The judge decided on Wednesday that the question was irrelevant and ordered Mr Low not to proceed along that line of questioning.
Also at the heart of the issue is why exactly did the NEA not grant the permit, and why it told the WP town council that the forms were “incomplete”.
Mr Tan, when commenting on this on Tuesday, said “since AHPETC did not appeal against its rejected application, it should not use the court to find out why it was not given the permit.”
Another issue which has come to light is whether town councils are in fact permitted to hold such events at all.
In its letter to AHPETC last year, the Ministry of National Development (MND) had said that town councils are prohibited from engaging in “commercial activities’.
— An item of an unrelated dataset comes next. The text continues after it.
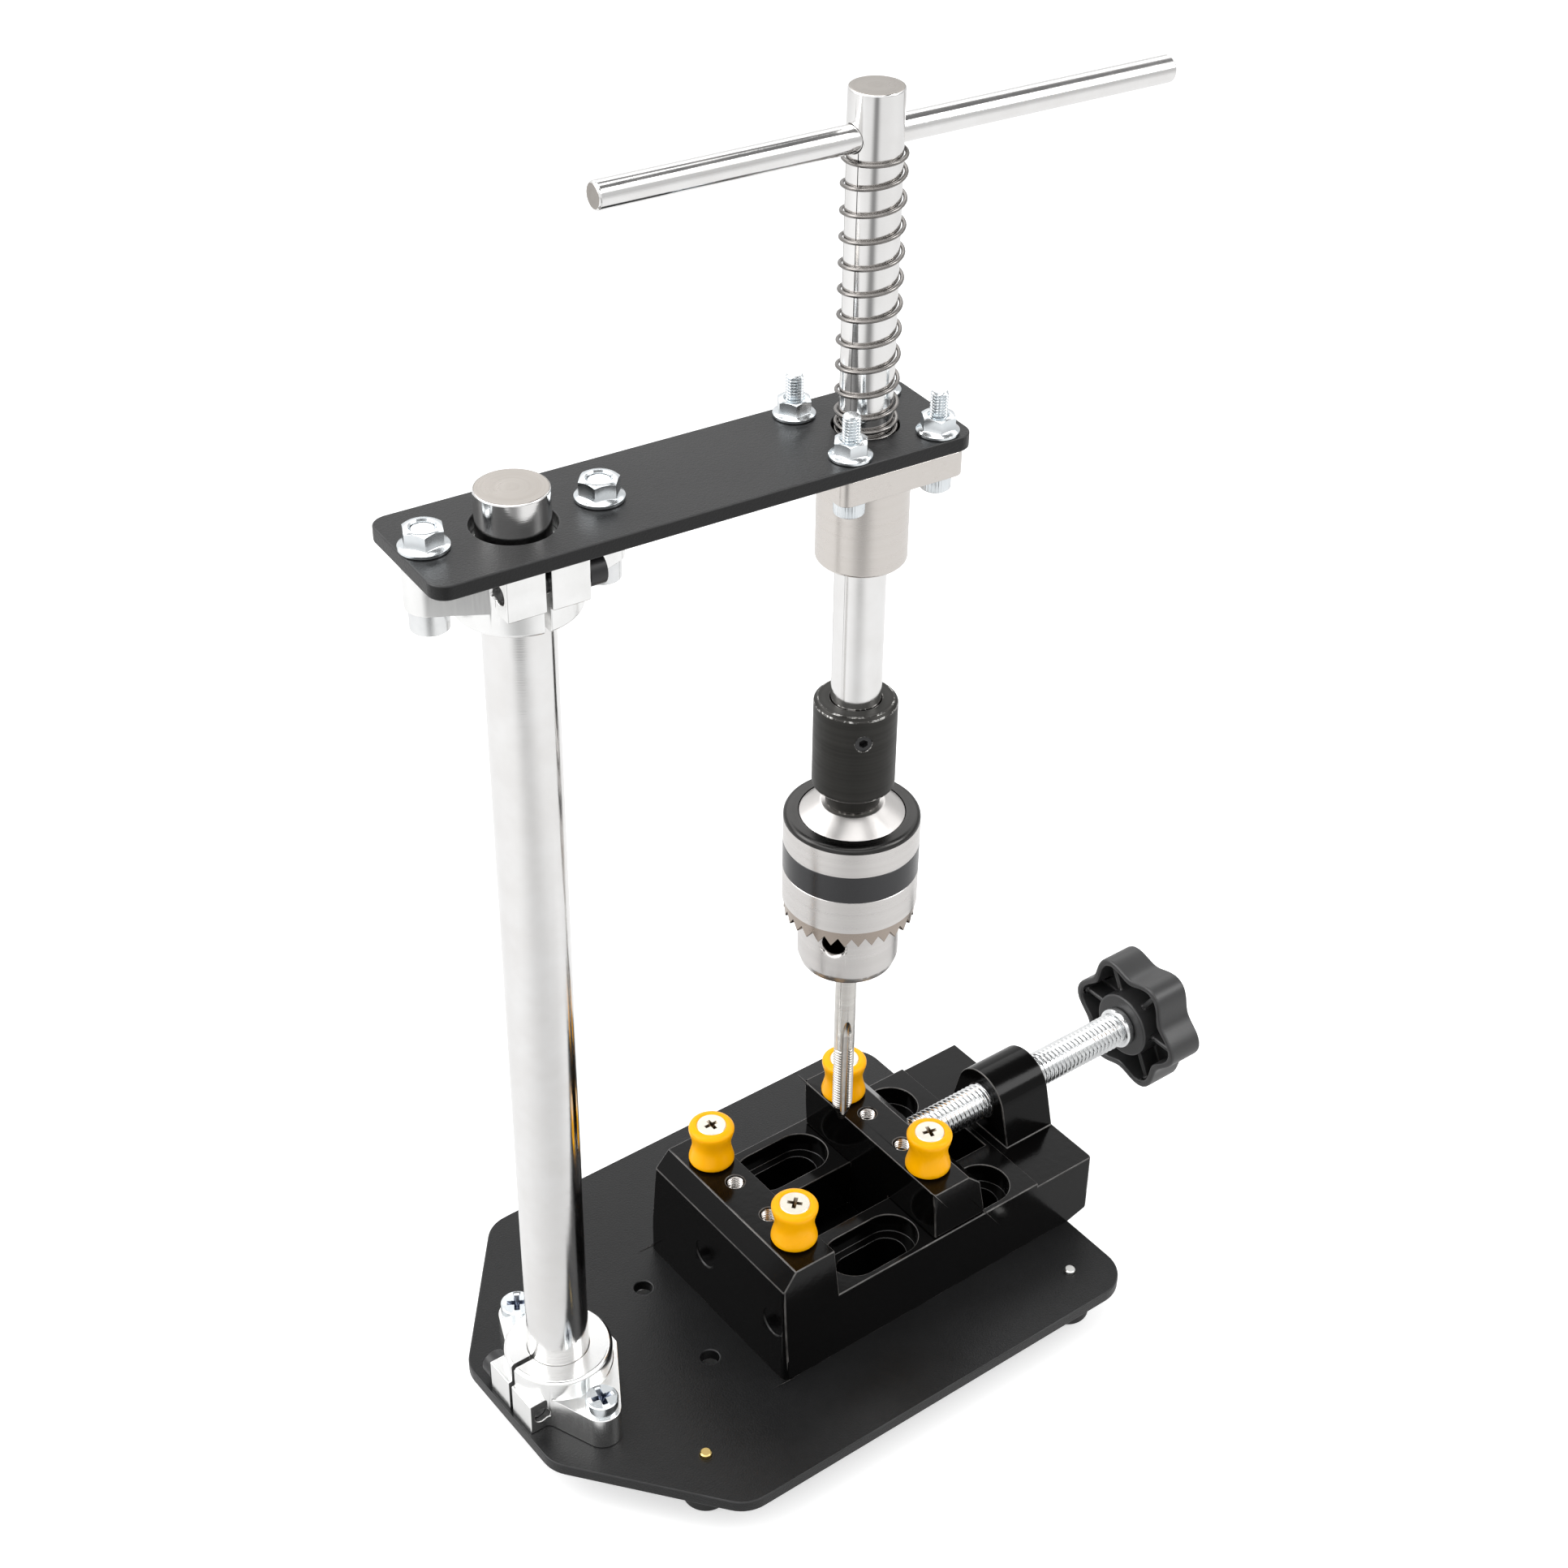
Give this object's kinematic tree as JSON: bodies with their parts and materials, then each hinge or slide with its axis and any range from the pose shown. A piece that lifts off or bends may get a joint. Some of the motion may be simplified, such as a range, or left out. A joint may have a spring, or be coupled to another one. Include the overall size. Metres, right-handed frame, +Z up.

However, the fact that the NEA had asked the WP town council to submit an application to hold such an event seems to contradict what the MND said, and that town councils are in fact allowed to hold such events as long as it fulfilled the requirements or conditions, one of which is to get the “letter of support” from the chairman of the CCC.
It would thus seem that the case is one of unclear rules, regulations, terms used and questionable conditions. And it does not seem that the fault, if any, would lie entirely with the WP town council alone.
But the main issue here is what are the reasons for the NEA to reject AHPETC’s application, besides the forms being “incomplete”.
Why, exactly, were they “incomplete”?
Perhaps Thursday’s hearing will shed light on this.